As is probably well known to most readers of AN, labor costs are among the lowest budget-line items in construction management documents for buildings in emerging markets. Why? Because of all the “materials” used in the construction of buildings throughout these regions, labor is the cheapest. It is the one resource that is   easily available and especially, replaceable. In fact, as Cynthia Gorney notes in her article for National Geographic, “Far From Home,” in many developing countries people are often the most lucrative export. The most expensive building materials are concrete and steel, which is also exported from abroad.

But the issue with treating laborers as though they are a plentiful raw material is that they are not a raw material. Instead, they are human beings. As Phil Bernstein has said, “When do human lives become valuable? How do we make human lives valuable economically? We know how to do this ethically, but not how to do this economically?”
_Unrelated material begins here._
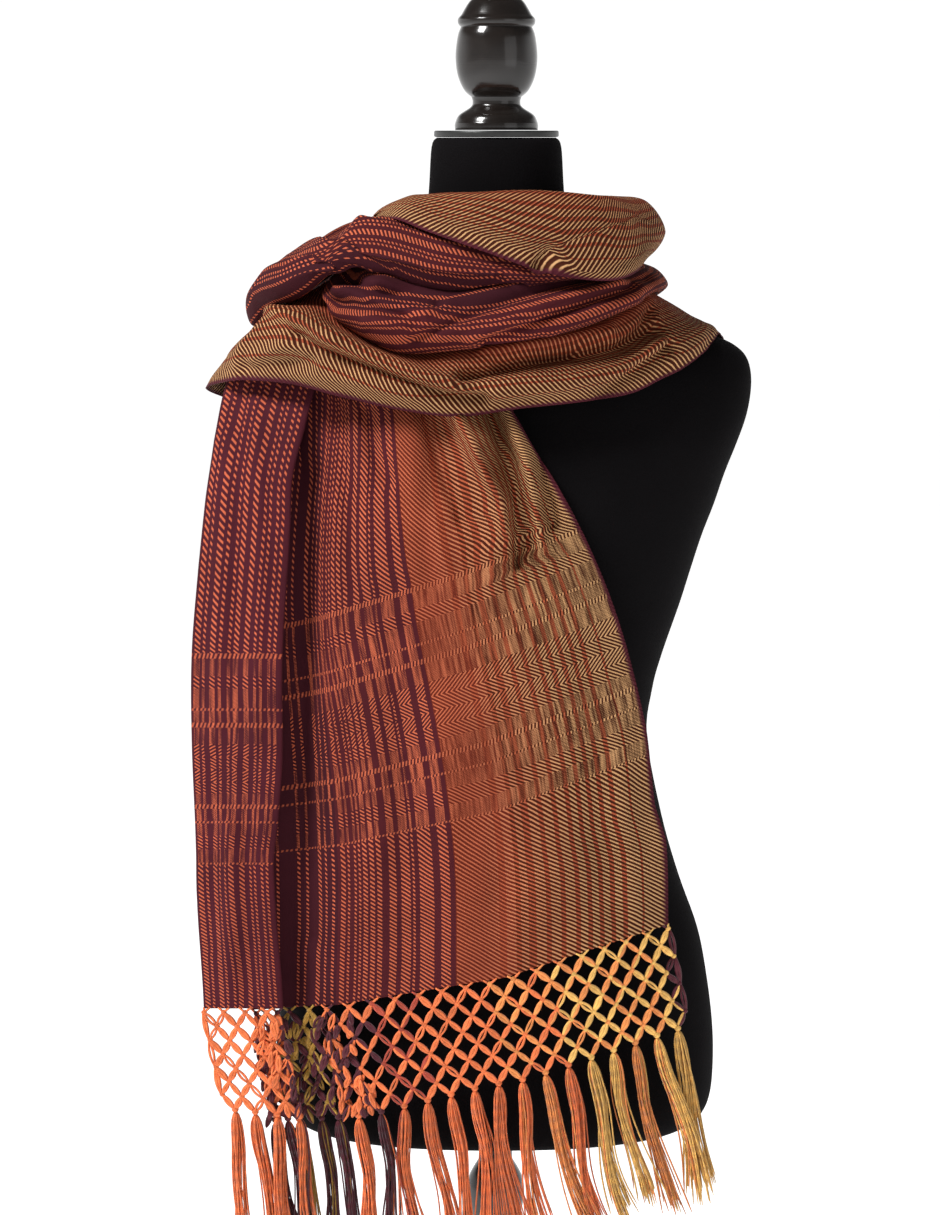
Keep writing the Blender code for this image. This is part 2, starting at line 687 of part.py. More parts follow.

As the introduction of BIM and IPD modeling is irrevocably transforming the entire building process from design through construction, it seems to us that another step for architecture, alongside standing with Gulf Labor, would be to use technology (digital modeling) to explicitly consider labor as a resource just like concrete or steel; digital simulation like BIM can make labor explicit within the design and construction process, and thereby understandable. This might also be a way to leverage architecture into more of a supply chain model around issues of sustainability, and by association, social and ethical responsibility. While this is by no means a fix, it would immediately make laborers and labor issues much more visible locally within the practices of architecture and construction management, particularly to those making the decisions about the hiring of construction workers across the world.